This year, climbers on Mount Everest will use a new route through the Khumbu Icefall, the fast-moving and highly-unpredictable foot of the Khumbu Glacier that climbers must pass through on their way from Base Camp to Camp I, Everest guide Garrett Madison told Outside on Monday. The route was established late last week by the Icefall Doctors, a team of eight Nepalis who have been tasked with setting a new route up through the notoriously dangerous Icefall since the late 1990s.
The new route avoids the path used last year when an avalanche killed 16 Sherpas in the Icefall. When the climbing teams currently at Base Camp begin the approach to Camp I, which could be as early as next week, they will use this new route.

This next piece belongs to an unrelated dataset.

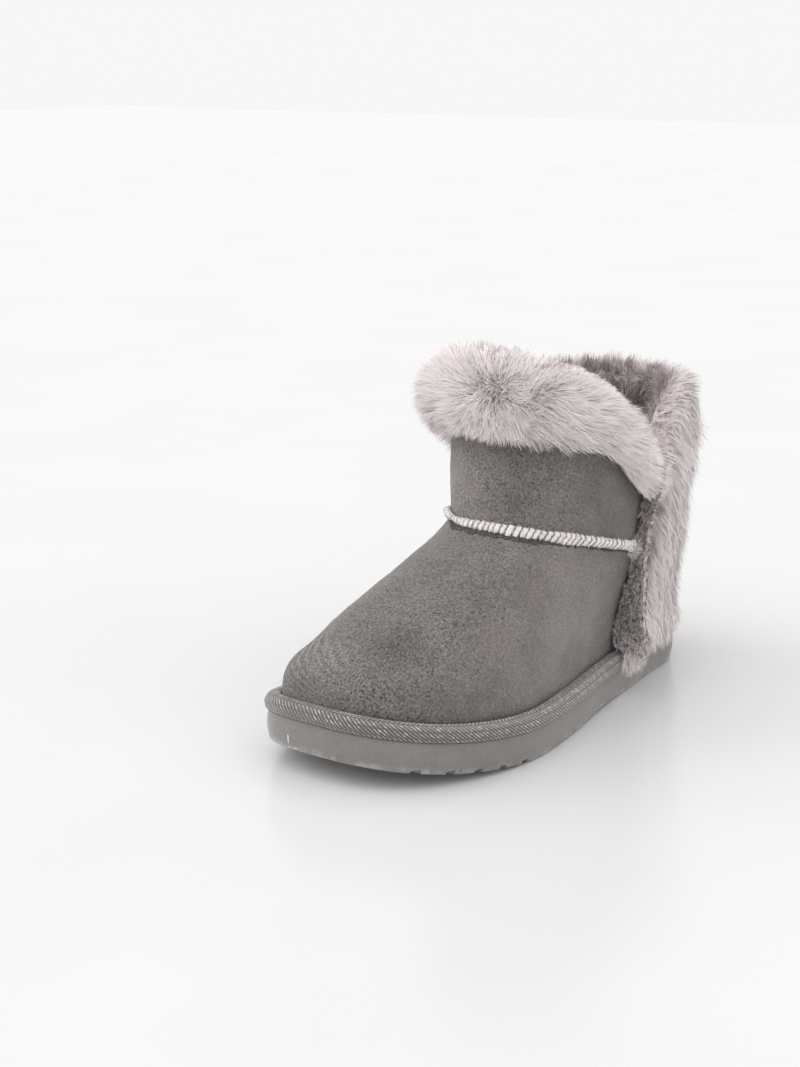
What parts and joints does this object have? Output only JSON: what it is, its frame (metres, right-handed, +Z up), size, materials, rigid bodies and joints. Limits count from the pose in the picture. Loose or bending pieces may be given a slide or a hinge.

The route through the Icefall varies from year to year, as the Icefall Doctors seek to find a way through the Icefall's many crevasses and seracs that is both safe (relatively speaking) and expedient. As Outside reported in its May issue, for the past decade, that route has stayed to the left side of the Icefall, where the constantly shifting seracs and crevasses move at a slower pace. But the left side is prone to avalanches from Everest's West Shoulder. This year's route goes up the middle of the Icefall, avoiding avalanche danger and instead relying on more ladders to clear large gaps in the route.
"It appears that climbers will have to negotiate broken ice as before, and perhaps more vertical ladders," wrote Garrett Madison, owner of Madison Mountaineering, wrote on his blog this morning. "There is at least one section that has four vertical ladders tied together to ascend up a very large ice cliff."
While this route is unique, it's similar to a route used in 2001, when the Icefall Doctors were able to navigate up the center of the Icefall, avoiding both the left side's avalanche danger and the risk of collapsing seracs from Nuptse that plagues the right side of the Icefall. While the Doctors often examine the middle area for a safe path through, the gaps created by crevasses and seracs can make it difficult to find in the short time they're given before climbers arrive. (Last year, they spent four days looking for a path through the middle of the Icefall before abandoning the search and moving the route to the left side.) Before the season started, Pete Athans, a veteran guide who trains the Icefall Doctors, told Outside that the Doctors would use helicopter- and dolly-mounted radar devices to create a moving map of the Icefall to find a safer route.